Projects/Research/Writing assignments

               -Personal Project

               -Evidence Based Claims

               -Persuasive Essay

               -Poetry

Grades


This year, your grades will be determined by the following:

              -Summative Assessments – 70%

              -Practice and Homework -- 30%
How to Succeed in Class?
Be Prepared.
Be ready to start class when the bell rings. Have all materials including your reading book, your binder, a writing utensil, and your homework.

Be Respectful.
Do not speak over the teacher or your classmates. Raise your hand before speaking or moving around the classroom. Ask before using anything that is not yours. Respect this space. Keep it clean and organized, so we can use it another day. No phones or earbuds in class unless given permission.

Knowledge is too powerful to steal. Do not show disrespect to another’s work when you take it and say it is your own. Cheating, copying, and plagiarism will not be tolerated and will result in disciplinary action and a zero for the assignment.

Be Positive.
Leave negative attitudes outside this room. 

Be Responsible.
Turn in your homework on time. Check for missing work regularly, and make it up in a timely manner. All work from days missed must be made up to receive any credit for the day. SHOW THAT YOU ARE
RESPONSIBLE!!!

Advice from Charlie Day

1. Work hard. "Don't wait for your break, make your break. Go make it happen for yourself."
2. Follow passions. "I moved to the city. I bussed tables. I lived in a basement apartment next to a garbage shoot that was filled with cockroaches. And I could not have made a better decision."
3. Failure: "You cannot let a fear of failure, or a fear of comparison, or a fear of judgement stop you from doing what's going to make you great. You cannot succeed without this risk of failure, you cannot have a voice without the risk of criticism and you cannot love without the risk of loss.
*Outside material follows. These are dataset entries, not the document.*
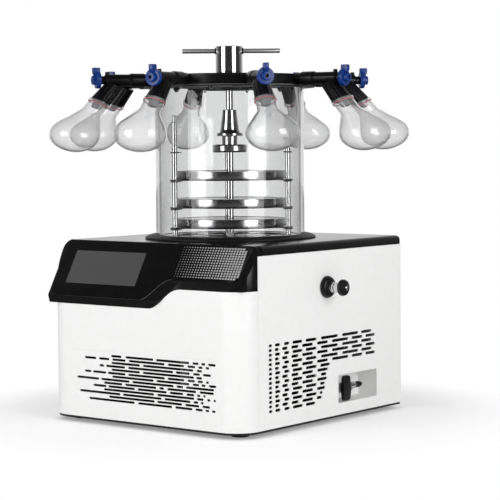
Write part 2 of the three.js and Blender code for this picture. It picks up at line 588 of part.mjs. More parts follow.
// stepped sleeve that slides down over the centre column
function pressBoss() {
  const bore = ROD_R + SLEEVE_PLAY;
  const steps = BOSS_STEPS.map(([r, down]) => [r, BOSS_TOP - down]);
  const foot = steps[0][1];
  return turned([[bore, foot], ...steps, [0, BOSS_TOP], [0, BOSS_TOP - BOSS.bore],
    [bore, BOSS_TOP - BOSS.bore], [bore, foot]], 16);
}

// ---------------------------------------------------------------- ports
// cone along the flask's axis, between two distances from the flask's mouth
function legPiece(r0, r1, s0, s1, seg) {
  const middle = (s0 + s1) / 2;
  return new THREE.CylinderGeometry(r0, r1, s1 - s0, seg).rotateY(Math.PI / seg)
    .rotateX(Math.PI / 2).applyMatrix4(SLANT).rotateY(-TILT)
    .translate(MOUTH.x + middle * Math.sin(TILT), 0, MOUTH.z - middle * Math.cos(TILT));
}

// one port points along +X; its group turns it round the manifold
function valveBody() {
  const { r, collarR, collar } = ARM;
  const rim = LID.r + GAP;
  const end = MOUTH.x - ARM.end;
  const c = collar.map((x) => LID.r + x);
  const arm = turned([[0, rim], [r, rim], [r, c[0]], [collarR, c[0]], [collarR, c[1]],
    [r, c[1]], [r, end], [SPIGOT.neckR, KNOB_X - GAP], [SPIGOT.r, KNOB_X - GAP],
    [SPIGOT.r, KNOB_X + SPIGOT.l], [0, KNOB_X + SPIGOT.l]], 10)
    .rotateY(Math.PI / 2).translate(0, 0, PORT_Z);
  const nub = rod(NUB.r, NUB.tip, PORT_Z + NUB.from, PORT_Z + NUB.h, 6, MOUTH.x - NUB.back);
  const top = LEG.sink - ARM.drop / Math.cos(TILT);
  const plugR = FLASK.neckR - PLUG.play;
  return surface(solid(arm).add(solid(nub))
    .add(solid(legPiece(LEG.topR, LEG.r, top, -GAP, 12)))
    .add(solid(legPiece(plugR, plugR - PLUG.taper, -EPS, PLUG.l, 8))));
}

function valveKnob() {
  const { disc, r, bossR, bossL, boreR, boreL } = KNOB;
  const face = KNOB_X + disc;
  const x1 = face + bossL;
  const spigot = SPIGOT.r + SPIGOT.play;
  let s = solid(rodX(r, r, KNOB_X, face, 12).rotateX(15 * RAD).translate(0, 0, PORT_Z));
  s = s.add(solid(rodX(bossR, bossR - 1, face - EPS, x1, 8, 0, PORT_Z)));
  s = s.add(solid(box([KNOB_X, KNOB_X + TAB.d], [-TAB.w / 2, TAB.w / 2],
    [PORT_Z + TAB.from, PORT_Z + TAB.h])));
  s = s.subtract(solid(rodX(spigot, spigot, KNOB_X - EPS, KNOB_X + SPIGOT.l + 0.5, 8, 0,
    PORT_Z)));
  return surface(s.subtract(solid(rodX(boreR, boreR, x1 - boreL, x1 + EPS, 6, 0, PORT_Z))));
}

// pear-shaped bulb between the neck's end and the bottom, as (distance, radius)
const bulb = (neckEnd, r, length) =>
  BULB.map(([along, out]) => [neckEnd + along * (length - neckEnd), out * r]);

// the bulb is a little flattened and hangs below the neck's axis; the mouth is slanted
function hung(geometry) {
  const at = geometry.attributes.position;
  for (let i = 0; i < at.count; i += 1) {
    const t = THREE.MathUtils.smoothstep(-at.getZ(i), FLASK.neckL, FLASK.neckL + FLASK.bend);
    at.setX(i, at.getX(i) * (1 - FLASK.squash * t) - FLASK.hang * t);
  }
  return geometry.applyMatrix4(SLANT);
}

// thick-walled flask; distances run from the mouth towards the bottom
function flask() {
  const { neckR, neckWall, lip, lipH, neckL, flareIn, bulbR, length, wall } = FLASK;
  const neck = neckR + neckWall;
  const outside = [[0, neck + lip], [lipH, neck + lip], [lipH + 0.5, neck], [neckL, neck],
    ...bulb(neckL, bulbR, length)];
  const inside = [[0, neckR], [neckL + flareIn, neckR],
    ...bulb(neckL + flareIn, bulbR - wall, length - wall)];
  const profile = [...outside, ...inside.reverse(), outside[0]];
  return hung(turned(profile.map(([s, r]) => [r, -s]), 10));
}

function ports() {
  const body = valveBody();
  const knob = valveKnob();
  const glass = flask();
  PORT_TURNS.forEach((turn, i) => {
    const port = new THREE.Group();
    port.rotation.z = turn * RAD;
    group.add(port);
    add(`valve_body_${i + 1}`, body, BLACK, port);
    add(`valve_knob_${i + 1}`, knob, BLUE, port);
    const f = add(`flask_${i + 1}`, glass, GLASS, port);
    f.position.set(MOUTH.x, 0, MOUTH.z);
    f.rotation.y = -TILT;
  });
}

// ---------------------------------------------------------------- side fittings
// turned shape on the right wall at the relief port
const onRelief = (geometry) => geometry.rotateY(Math.PI / 2)
  .translate(HALF_W, RELIEF.y, CAP_Z0 - RELIEF.below);

function reliefBody() {
  return onRelief(surface(solid(turned(RELIEF_FLANGE, 16))
    .add(solid(turned(RELIEF_STEM, 12)))));
}

function reliefKnob() {
  const { r, play, t, step, topR, nippleR, end } = RELIEF_KNOB;
  const [, , , , , , shoulder, spindle, tip] = RELIEF_STEM;
  const bore = spindle[0] + play;
  const x0 = shoulder[1] + GAP;
  const roof = tip[1] + 2 * GAP;
  return onRelief(turned([[bore, x0], [r, x0], [r, x0 + step], [topR, x0 + t], [nippleR, x0 + t],
    [nippleR, tip[1] + end], [0, tip[1] + end], [0, roof], [bore, roof], [bore, x0]], 16));
}

// tub behind the side panel's cut-out, with a rim that fits in the cut-out
function recessBox() {
  const { y, z, depth, wall } = RECESS;
  const face = HALF_W - SHEET - GAP;
  const x0 = face - depth;
  const outer = solid(box([x0, face], [y[0] - 4, y[1] + 4], [z[0] - 4, z[1] + 4]));
  const inner = solid(box([x0 + wall, HALF_W + SPARE], y, z));
  const r = DRAIN.stubR + GAP;
  const hole = solid(rodY(r, y[0] - SPARE, y[0] + SHEET, 12, VALVE.x, VALVE.z));
  const trim = solid(box([x0 - EPS, face - 3], [y[0] - wall, y[1] + wall],
    [z[0] - wall, z[1] + wall]));
  const rim = solid(box([face - 3.2, HALF_W], [y[0] - SPARE, y[1] + SPARE],
    [z[0] - SPARE, z[1] + SPARE]));
  return surface(outer.intersect(trim.add(rim)).subtract(inner).subtract(hole));
}

function drainValve() {
  const { x, z } = VALVE;
  const span = (part) => DRAIN_Y[part].map((y) => RECESS.y[0] + y);
  const piece = (r, part, seg) => solid(rodY(r, ...span(part), seg, x, z));
  const half = DRAIN.h / 2;
  return surface(piece(DRAIN.stubR, 'stub', 12)
    .add(solid(box([x - DRAIN.side[0], x + DRAIN.side[1]], span('body'), [z - half, z + half])))
    .add(piece(DRAIN_R.collar, 'collar', 10))
    .add(piece(DRAIN_R.nozzle, 'nozzle', 8))
    .add(piece(DRAIN_R.barb, 'barb', 8))
    .subtract(piece(DRAIN_R.bore, 'bore', 6)));
}

function drainLever() {
  const w = LEVER.w / 2;
  const h = LEVER.h / 2;
  const x = VALVE.x + DRAIN.side[1] + GAP;
  const y = RECESS.y[0] + DRAIN_Y.lever;
  return alongX(roundedRect([y - w, y + w], [VALVE.z - h, VALVE.z + h], LEVER.r), x,
    x + LEVER.t, 4);
}

// ---------------------------------------------------------------- inside and rear
function compressor() {
  return turned(COMPRESSOR_STEPS.map(([r, z]) => [r, PANEL_Z0 + z]), 18)
    .translate(-HALF_W + COMPRESSOR.side, FRONT + COMPRESSOR.front, 0);
}

// finned block with the fan motor's stub on its front
function condenser() {
  return surface(solid(box(CONDENSER.x, CONDENSER_Y, [PANEL_Z0, PANEL_Z0 + CONDENSER.h]))
    .add(solid(rodY(FAN.axleR, FAN_Y1 + FAN.run, CONDENSER_Y[0] + EPS, 12, FAN.x, FAN.z))));
}

function condenserFan() {
  let s = solid(rodY(FAN.hubR, -FAN.hubL / 2, FAN.hubL / 2, 16));
  for (let i = 0; i < 5; i += 1) {
    s = s.add(solid(box([-FAN.blade / 2, FAN.blade / 2], [-FAN.bladeT / 2, FAN.bladeT / 2],
      [FAN.hubR / 2, FAN.bladeR]).rotateZ(FAN.pitchTurn).rotateY(i * 72 * RAD)));
  }
  return surface(s).translate(FAN.x, FAN_Y1 - FAN.hubL / 2, FAN.z);
}

// well in the inlet's block, inside its sides and between two heights
function inletWell({ side, z, depth }) {
  return solid(box([INLET_X[0] + side, INLET_X[1] - side], [BACK - depth, BACK + SPARE],
    [INLET.z[0] + z[0], INLET.z[0] + z[1]]));
}

function powerInlet() {
  const { z, rim, t, depth } = INLET;
  const plate = solid(box([INLET_X[0] - rim, INLET_X[1] + rim], [BACK + GAP, BACK + t],
    [z[0] - rim, z[1] + rim]));
  const block = solid(box([INLET_X[0] + 1, INLET_X[1] - 1], [BACK - depth, BACK + EPS],
    [z[0] + 1, z[1] - 1]));
  let s = plate.add(block).subtract(inletWell(SOCKET)).subtract(inletWell(SWITCH));
  const middle = (INLET_X[0] + INLET_X[1]) / 2;
  for (const [dx, up] of PINS) {
    const x = middle + dx;
    const h = z[0] + up;
    s = s.add(solid(box([x - PIN.w / 2, x + PIN.w / 2], [BACK - PIN.from, BACK - PIN.to],
      [h - PIN.h / 2, h + PIN.h / 2])));
  }
  return surface(s);
}

// rocker with two raised ends; it tilts about its middle
function rockerSwitch() {
  const middle = INLET.z[0] + (SWITCH.z[0] + SWITCH.z[1]) / 2;
  const half = [[-8, 10.5], [-3, 11.5], [0.2, 11.8], [3.4, 11], [0.6, 0]];
  const s = [...half.map(([y, z]) => [y, -z]), ...half.slice(0, 4).reverse()]
    .map(([y, z]) => [BACK + y, middle + z]);
  return alongX(outline(s), INLET_X[0] + SWITCH.side + GAP, INLET_X[1] - SWITCH.side - GAP);
}

// ---------------------------------------------------------------- assembly
add('base_tray', baseTray(), BLACK);
[[-1, -1], [1, -1], [-1, 1], [1, 1]].forEach(([sx, sy], i) => {
  const foot = add(`foot_${i + 1}`, rod(FOOT.r - FOOT.taper, FOOT.r, 0, FOOT.h, 20), RUBBER);
  foot.position.set(sx * (HALF_W - FOOT.side), sy > 0 ? BACK - FOOT.back : FRONT + FOOT.front,
    0);
});
add('front_panel', frontPanel(), WHITE);
add('side_panel_right', sidePanel(1), WHITE);
add('side_panel_left', sidePanel(-1), WHITE);
add('rear_panel', rearPanel(), WHITE);
add('top_cap', topCap(), BLACK);
add('fascia', fascia(), GLOSS_BLACK);
add('touch_screen', touchScreen(), SCREEN_GREY);
add('cold_trap', coldTrap(), STEEL);
add('base_ring', baseRing(), BLACK);
add('chamber_tube', chamberTube(), ACRYLIC);
add('rack_frame', rackFrame(), STEEL);
SHELF_RISE.forEach((rise, i) => add(`shelf_${i + 1}`, shelf(rise), SATIN));
add('lid_disc', lidDisc(), BLACK);
add('lid_seal', lidSeal(), SEAL);
add('handle_hub', handleHub(), STEEL);
add('handle_bar', handleBar(), STEEL);
add('press_rod', pressRod(), STEEL);
add('press_boss', pressBoss(), STEEL);
ports();
add('relief_valve', reliefBody(), BRASS);
add('relief_knob', reliefKnob(), BLACK);
add('recess_box', recessBox(), WHITE);
add('drain_valve', drainValve(), BRASS);
add('drain_lever', drainLever(), BLACK);
add('compressor', compressor(), BLACK);
add('condenser', condenser(), FIN);
add('condenser_fan', condenserFan(), BLACK);
add('power_inlet', powerInlet(), BLACK);
add('rocker_switch', rockerSwitch(), BLACK);

// origin: centre of the footprint at bench level
group.updateMatrixWorld(true);
const extent = new THREE.Box3().setFromObject(group, true);
group.position.set(-(extent.min.x + extent.max.x) / 2, -(extent.min.y + extent.max.y) / 2,
  -extent.min.z);

export default group;
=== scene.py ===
"""Visual model of a benchtop freeze dryer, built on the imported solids.

Lengths are in millimetres about the chamber's axis until make() turns them into metres.
"""
import math

import bmesh
import bpy
from mathutils import Matrix, Vector
from mathutils.geometry import tessellate_polygon

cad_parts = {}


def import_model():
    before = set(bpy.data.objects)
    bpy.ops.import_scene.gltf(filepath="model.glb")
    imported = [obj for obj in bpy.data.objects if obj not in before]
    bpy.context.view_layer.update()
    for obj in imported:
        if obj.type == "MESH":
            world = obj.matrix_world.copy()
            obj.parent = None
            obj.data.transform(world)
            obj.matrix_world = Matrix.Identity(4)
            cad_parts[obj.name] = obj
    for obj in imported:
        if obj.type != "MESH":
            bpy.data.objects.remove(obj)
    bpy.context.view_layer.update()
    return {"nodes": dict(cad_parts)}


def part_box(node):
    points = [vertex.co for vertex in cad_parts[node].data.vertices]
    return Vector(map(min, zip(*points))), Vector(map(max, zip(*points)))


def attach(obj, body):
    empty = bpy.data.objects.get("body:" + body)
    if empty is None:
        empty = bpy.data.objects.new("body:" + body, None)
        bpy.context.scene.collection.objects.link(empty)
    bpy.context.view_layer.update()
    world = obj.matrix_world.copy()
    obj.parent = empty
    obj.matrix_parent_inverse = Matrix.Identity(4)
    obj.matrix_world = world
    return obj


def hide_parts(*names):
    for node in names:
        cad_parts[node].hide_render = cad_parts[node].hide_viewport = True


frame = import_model()

MM = 0.001
RAD = math.pi / 180


def axis_place():
    low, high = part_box("chamber_tube")
    return Vector(((low.x + high.x) / 2, (low.y + high.y) / 2, 0)) / MM


AXIS = axis_place()


def span(node):
    """A node's lowest and highest corner, in millimetres about the chamber's axis."""
    low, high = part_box(node)
    return low / MM - AXIS, high / MM - AXIS


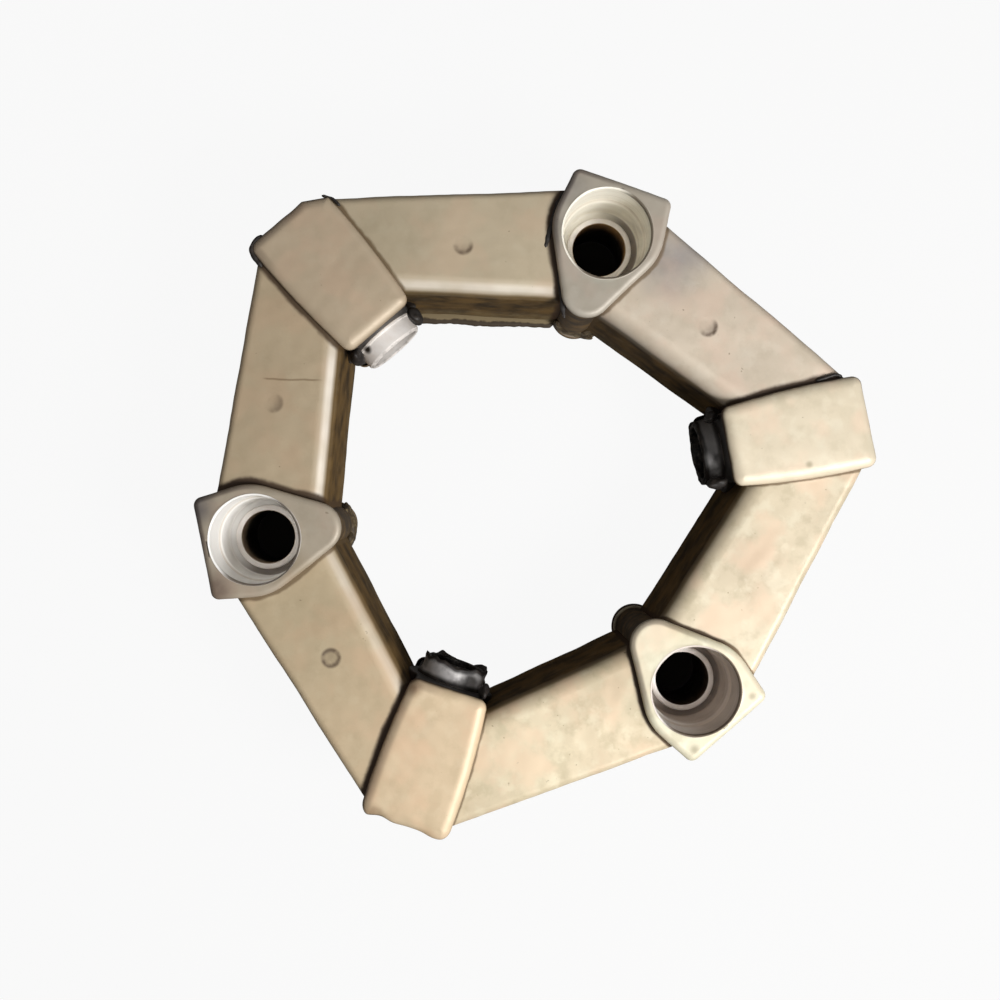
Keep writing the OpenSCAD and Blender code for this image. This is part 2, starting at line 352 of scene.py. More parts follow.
def make_piece(name, shells, finish, node=None):
    """Joins shells into one mesh in metres, closes seams and poles, and lets it ride."""
    mesh = bpy.data.meshes.new(name)
    starts = np.cumsum([0] + [shell.points[..., 0].size for shell in shells])
    points = np.concatenate([shell.points.reshape(-1, 3) for shell in shells]) * MM
    quads = np.concatenate([shell.quads() + start for shell, start in zip(shells, starts)])
    mesh.vertices.add(len(points))
    mesh.vertices.foreach_set("co", points.ravel())
    mesh.loops.add(quads.size)
    mesh.loops.foreach_set("vertex_index", quads.ravel().astype(np.int32))
    mesh.polygons.add(len(quads))
    mesh.polygons.foreach_set("loop_start", (np.arange(len(quads)) * 4).astype(np.int32))
    for key in PAINT:
        layer = mesh.attributes.new(key, "FLOAT", "POINT")
        values = np.concatenate([shell.values(key) for shell in shells])
        layer.data.foreach_set("value", values.astype(np.float32))
    mesh.update(calc_edges=True)
    work = bmesh.new()
    work.from_mesh(mesh)
    bmesh.ops.remove_doubles(work, verts=work.verts, dist=WELD * MM)
    bmesh.ops.recalc_face_normals(work, faces=work.faces)
    work.to_mesh(mesh)
    work.free()
    mesh.polygons.foreach_set("use_smooth", np.ones(len(mesh.polygons), bool))
    mesh.materials.append(finish)
    piece = bpy.data.objects.new(name, mesh)
    show(piece)
    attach(piece, "root")
    if node:
        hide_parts(node)


def tangent_angle(a, b):
    """Direction of the outward normal of the line that touches circles a and b."""
    dx, dy = b[0] - a[0], b[1] - a[1]
    return math.atan2(dy, dx) - math.pi / 2 + math.asin((a[2] - b[2]) / math.hypot(dx, dy))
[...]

You must go out and take these risk. … Do what’s uncomfortable, and scary, and hard, but pays off in the long run. Be willing to fail. Let yourself fail. Fail in the way and the place where you would want to fail. Fail, pick yourself up and fail again. Because without this struggle, what is your success anyway?"
This speech is also a preview of our rhetoric unit when we will discuss thesis, pathos, ethos, logos, and audience.

1. What is the point (thesis)  Charlie Day is making in the speech?
2. What is his pathos (emotion) in the speech?
3. What is his ethos (credibility)?
4. What is the logos (logic) of the speech?
5.  Who is his audience? How does he relate to the audience?


Things aren't always as they appear to me

In The Karate Kid, Daniel paints the fences, sands the floors, and waxes and unwaxes, but he doesn't know this is training for his future.
You won't need to know what happens to Lenny in Of Mice and Men to survive life, but the lessons in the book may help you along the away. Just as those lessons will help so will lesson from the classroom: respect, responsiblility, trying to do your best, and doing a job well done. These are habits that will carry through after high school in work and your personal life.